Current demographic estimates predict that close to 12 million people will enter the workforce in India every year for the two decades, creating a huge amount of pressure on the government to provide them with adequate employment. The “demographic dividend”—which the United Nations Population Fund describes as “the economic growth potential that can result from shifts in a population’s age structure, mainly when the share of the working-age population (15 to 64) is larger than the non-working-age share of the population (14 and younger, and 65 and older)”—was lauded by many Indian politicians in the early 1990s. However, this very same asset is widely regarded today as a potential albatross around the neck of the political and social establishment in the country.

As the World Bank observed in its program appraisal document (related to the sanctioning of a loan to the Government of India for the development of a skill mission operation in 2017), “Over the past decade, growth and diversification of the Indian economy has resulted in major shifts in the labor force from agriculture to the service and manufacturing sectors. Most new jobs are being created in the nonfarm sector, and, for the first time since independence, less than 50 percent of the total workforce is employed in agriculture. The shift from agriculture to other sectors of the economy has affected the skills mix required by the labor market, reducing the demand for unskilled workers.”

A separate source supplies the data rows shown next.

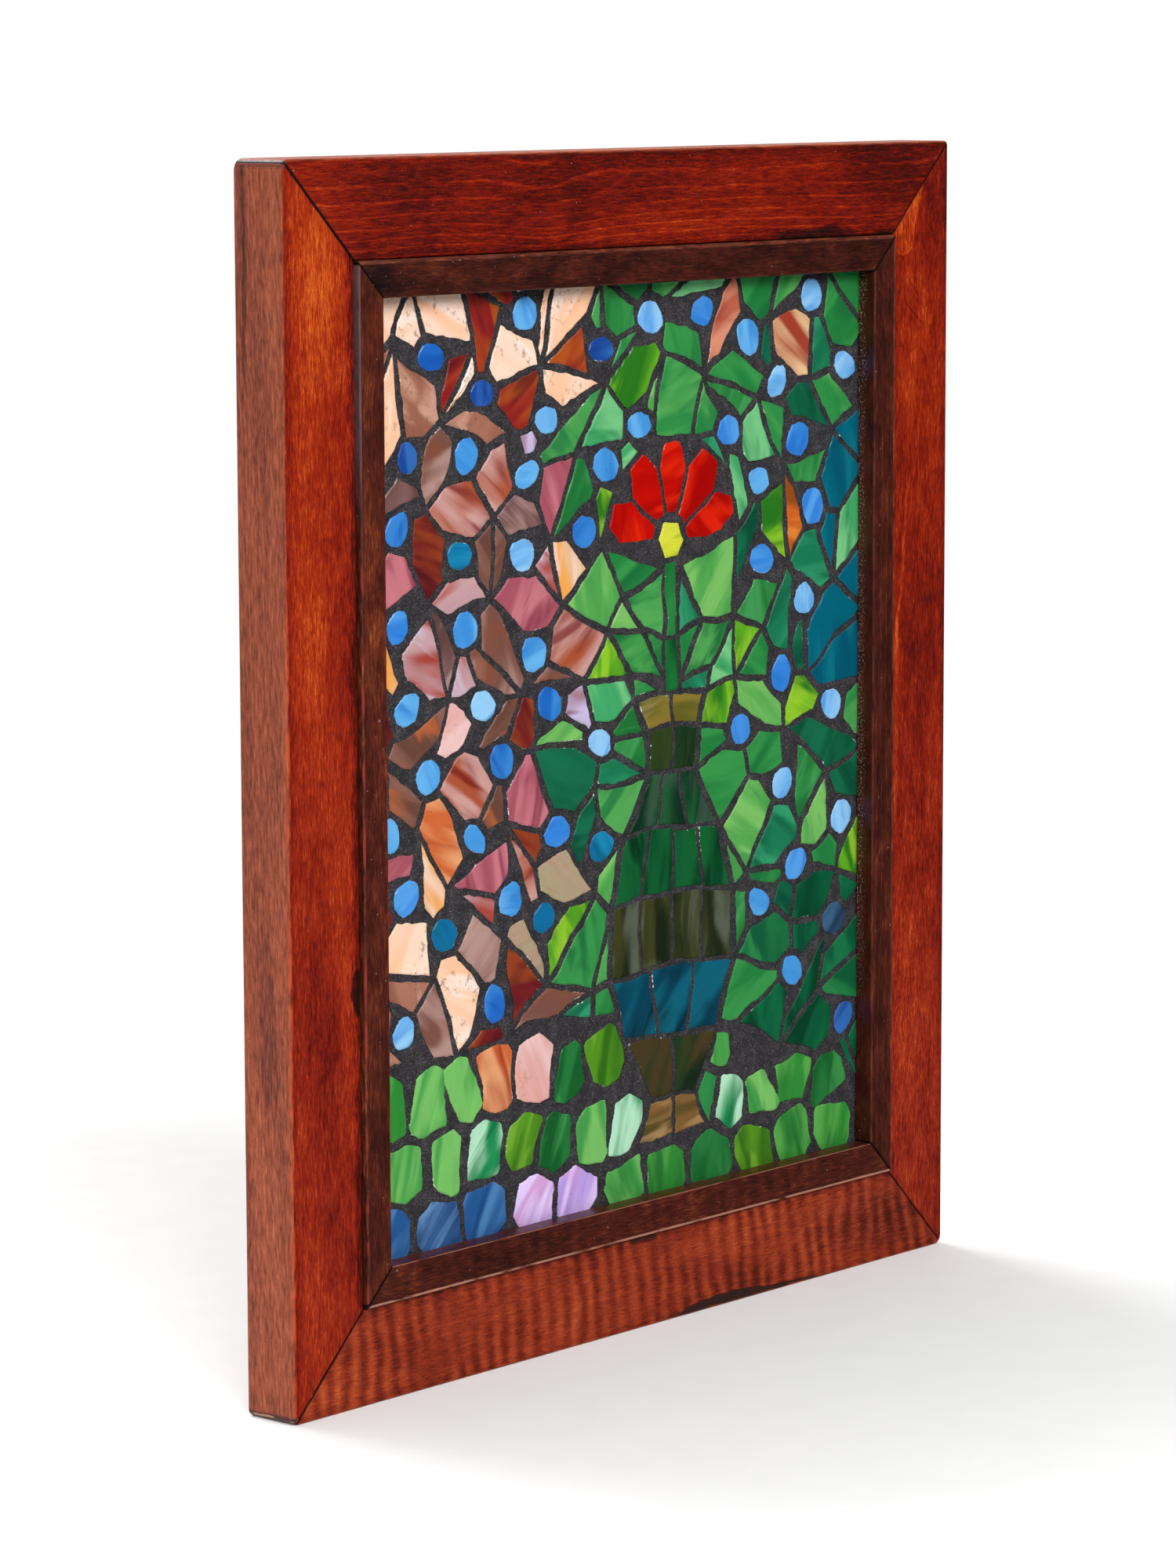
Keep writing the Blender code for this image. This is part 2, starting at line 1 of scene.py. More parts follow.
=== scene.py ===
# %% [markdown]
# A glass mosaic picture in a stained wooden frame, which hangs on a wall. The CAD model
# holds the true sizes. This script loads it as a fixed frame, and gives each piece the
# finer shape and the finish of the real one. Lengths are in metres, Z is up and the
# picture faces -Y.

# %% Load the CAD model
import random
from math import cos, pi, radians, sin

import bmesh
import bpy
from mathutils import Euler, Matrix, Vector, noise


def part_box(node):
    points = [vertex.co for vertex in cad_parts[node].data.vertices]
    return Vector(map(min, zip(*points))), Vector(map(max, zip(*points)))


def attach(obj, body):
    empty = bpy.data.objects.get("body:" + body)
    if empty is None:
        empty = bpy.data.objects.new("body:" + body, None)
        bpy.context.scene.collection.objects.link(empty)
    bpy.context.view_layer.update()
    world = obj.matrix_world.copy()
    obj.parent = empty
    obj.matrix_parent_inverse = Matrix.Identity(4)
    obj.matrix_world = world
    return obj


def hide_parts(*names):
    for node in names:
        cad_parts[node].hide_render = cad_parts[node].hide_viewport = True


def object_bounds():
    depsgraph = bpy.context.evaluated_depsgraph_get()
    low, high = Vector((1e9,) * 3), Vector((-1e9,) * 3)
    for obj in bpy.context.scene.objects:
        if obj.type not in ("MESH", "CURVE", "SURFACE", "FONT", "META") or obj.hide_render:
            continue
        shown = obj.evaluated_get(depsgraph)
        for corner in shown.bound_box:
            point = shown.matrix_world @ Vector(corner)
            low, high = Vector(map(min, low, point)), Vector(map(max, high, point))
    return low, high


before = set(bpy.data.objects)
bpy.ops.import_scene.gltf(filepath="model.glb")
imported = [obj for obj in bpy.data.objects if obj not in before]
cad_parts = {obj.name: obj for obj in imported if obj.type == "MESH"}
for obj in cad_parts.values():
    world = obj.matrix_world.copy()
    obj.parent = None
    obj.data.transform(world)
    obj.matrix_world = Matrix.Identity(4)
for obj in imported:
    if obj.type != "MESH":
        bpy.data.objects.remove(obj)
cad_low, cad_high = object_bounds()
print("CAD box in mm:", [round(1000 * size) for size in Vector(cad_high) - Vector(cad_low)])

# %% [markdown]
# The photograph looks at the picture from its left, a little from above, through a long
# lens. A camera could be placed by eye, but four corners of the frame fix it better: the
# numbers below come from fitting the frame's known corners to their places in the photo.

# %% Camera
camera_data = bpy.data.cameras.new("camera")
camera_data.lens = 122.1
camera_data.sensor_width = 36
camera = bpy.data.objects.new("camera", camera_data)
camera.location = (-1.691, -1.4585, 0.067)
camera.rotation_euler = Euler((radians(90 - 8.02), radians(0.17), radians(-49.19)))
bpy.context.scene.collection.objects.link(camera)
bpy.context.scene.camera = camera
bpy.context.scene.view_settings.view_transform = "Standard"
print("camera", [round(value, 3) for value in camera.location])

# %% [markdown]
# The studio is a pale room. The wall behind the picture is bright and puts a soft sheen
# on the frame's outer side. The room in front is dim, so that the varnish and the glass
# keep their deep colours, and two large soft lamps over the camera light the face. A
# plain sky of one colour would be simpler, but its reflection would grey the dark wood.

# %% Studio light
WALL_BEHIND = 0.85
ROOM_IN_FRONT = 0.04

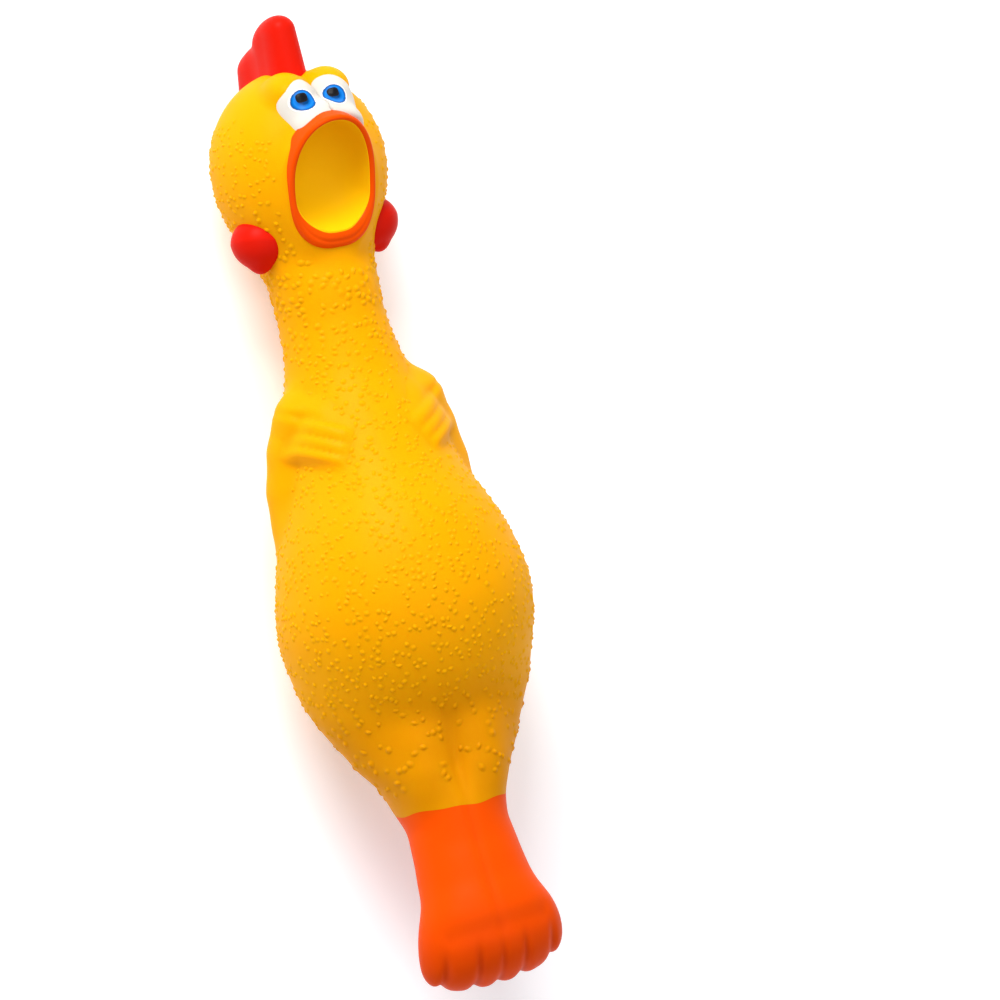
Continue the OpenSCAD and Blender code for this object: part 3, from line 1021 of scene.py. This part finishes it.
class CHICKEN_OT_nubs(bpy.types.Operator):
    """Scatter raised nubs over the torso, neck and cheeks"""

    bl_idname = "chicken.nubs"
    bl_label = "Nubs"

    def execute(self, context):
        tree = nub_tree()
        seed = context.scene.chicken_skin.seed
        bend_into_neck(scatter_nubs(bpy.data.objects["torso_and_wings"], "nubs_torso", tree, seed))
        bend_into_head(scatter_nubs(bpy.data.objects["head_and_throat"], "nubs_head", tree, seed + 1))
        return {"FINISHED"}


# ---------------- comb and wattles


# The comb's bars: each inner end's place from the crown, height and radius, and each outer end's from the tip
COMB = [
    (-8, 5.4, 4.3, -3.7, 5.4, 3.6),
    (-8, 1.6, 4.4, -3.9, 1.6, 3.7),
    (-8, -2.6, 4.4, -5.6, -1.8, 3.9),
    (-9, -8.2, 4.7, -9.0, -6.8, 4.2),
    (-9, -13.0, 5.2, -10.6, -11.2, 4.6),
]
COMB = [(point(0, CROWN + a, AXIS + b), point(0, COMB_TIP + d, AXIS + e), c, f) for a, b, c, d, e, f in COMB]


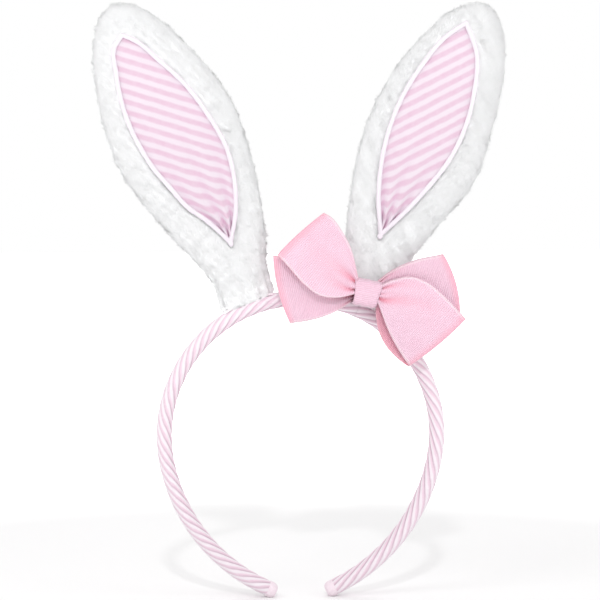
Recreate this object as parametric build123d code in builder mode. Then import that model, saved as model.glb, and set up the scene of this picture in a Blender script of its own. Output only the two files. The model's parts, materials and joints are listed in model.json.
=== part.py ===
# Bunny ears headband: a springy hoop wound with striped cloth, two wired plush ears with
# striped linings, and a ribbon bow beside the right ear.
# The hoop lies in the XZ plane and opens downwards, the wearer looks along -Y, +Z is up,
# and the origin is the centre of the round part of the hoop.
# Angles along the hoop are counted from its crown, clockwise as seen from the front.
import os
from math import cos, radians, sin

from build123d import *

# hoop, in millimetres and degrees
head_radius = 60.0
band_thickness = 6.5
band_width = 9.0
band_corner = 2.2
core_thickness = 3.2
core_width = 5.6
core_corner = 1.2
round_end = 102.0
leg_radius = 83.0
leg_turn = 54.0
flex_angle = 42.0
squeeze_angle = 4.5
flex_gap = 0.2
relief_lead = 1.0
cap_length = 2.0
cap_overhang = 0.2
cap_rounding = 1.2

mid_radius = head_radius + band_thickness / 2
outer_radius = head_radius + band_thickness

# ears: height above the hoop, half width and half depth of each cross-section
ear_stations = [
    (-1.0, 13.6, 5.0),
    (12.0, 14.2, 5.5),
    (26.0, 18.6, 6.8),
    (42.0, 23.4, 8.2),
    (60.0, 27.9, 9.4),
    (80.0, 30.4, 10.0),
    (100.0, 28.4, 9.6),
    (118.0, 24.0, 8.6),
    (134.0, 16.6, 7.2),
    (145.0, 9.6, 5.2),
    (150.0, 4.0, 2.6),
]
plush_thickness = 2.5
lining_thickness = 1.2
piping_width = 3.2
piping_rise = 0.8
seam_depth = 1.0
saddle_radius = 5.4
pad_thickness = 0.8
pad_width = 6.0
pad_half_angle = 10.5
wire_radius = 0.8
wire_inset = 9.0
wire_start = 3.0
wire_bend = 9.0
front_reach = 20.0
ear_reach = 250.0

# each ear: place on the hoop, sideways shift and lean of its middle line, and its lining's
# lower tip, upper tip and widest points (sideways, height)
ears = {
    "left": {
        "angle": -22.0,
        "shift": 2.6,
        "lean": -0.052,
        "lining": [(2.6, 26.0), (-7.1, 136.0), (-21.2, 94.0), (18.6, 70.0)],
    },
    "right": {
        "angle": 24.0,
        "shift": -1.4,
        "lean": -0.012,
        "lining": [(-4.1, 31.0), (-8.2, 139.0), (-23.0, 90.0), (12.2, 88.0)],
    },
}

# bow: the knot's centre and tilt, the ribbon, and the two layers of loops
knot_centre = (28.2, 66.3)
knot_tilt = 10.0
knot_length = 12.5
knot_height = 11.6
knot_front = -19.5
knot_back = -6.7
knot_corner = 2.6
ribbon_thickness = 1.0
knot_wall = 1.2
thread_thickness = 0.8
thread_length = 3.0
root_half = 3.3
root_depth = 1.3
mouth_half = 4.4
fold_radius = 2.6
root_gap = 0.2
loop_reach = 40.0
bow_reach = 30.0
# felt strip: stuck on the band beside the knot, and thinner where it runs on behind the knot
backing_angle = 12.0
backing_half_width = 2.6
backing_half_foot = 4.5
backing_thickness = 0.9
# each loop: its fold's two ends in the knot's frame (sideways, up), and its layer's middle depth
back_layer = -10.8
front_layer = -16.1
bow_loops = {
    "bow_loop_upper_left": ((-43.3, 10.4), (-26.4, 32.2), front_layer),
    "bow_loop_lower_left": ((-44.8, 9.0), (-31.7, -20.0), back_layer),
    "bow_loop_upper_right": ((31.4, 23.6), (46.6, -3.7), back_layer),
    "bow_loop_lower_right": ((46.8, -3.7), (29.6, -27.6), front_layer),
}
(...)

Citing the Government of India’s (GoI) ambitious plans to transform the economy, the World Banks added, “the GoI has developed an ambitious plan to transform India into a competitive, high growth, high productivity middle-income country. The Make in India campaign, launched by the Indian prime minister in 2014, has set high priorities for the manufacturing sector, the most important of which are to create more jobs and improve productivity.” However, this tectonic shift in focus in the Indian economy has resulted in significant challenges, with the government now left with the herculean task of skilling between 150 million people by 2022 or 500 million people by 2025. The government hopes to achieve this through a growing series of interventions planned through the National Skills Mission (part of the Ministry of Skill Development and Entrepreneurship), which seeks to reduce the skills gap in the country, while promoting entrepreneurship as a route to adequate employment.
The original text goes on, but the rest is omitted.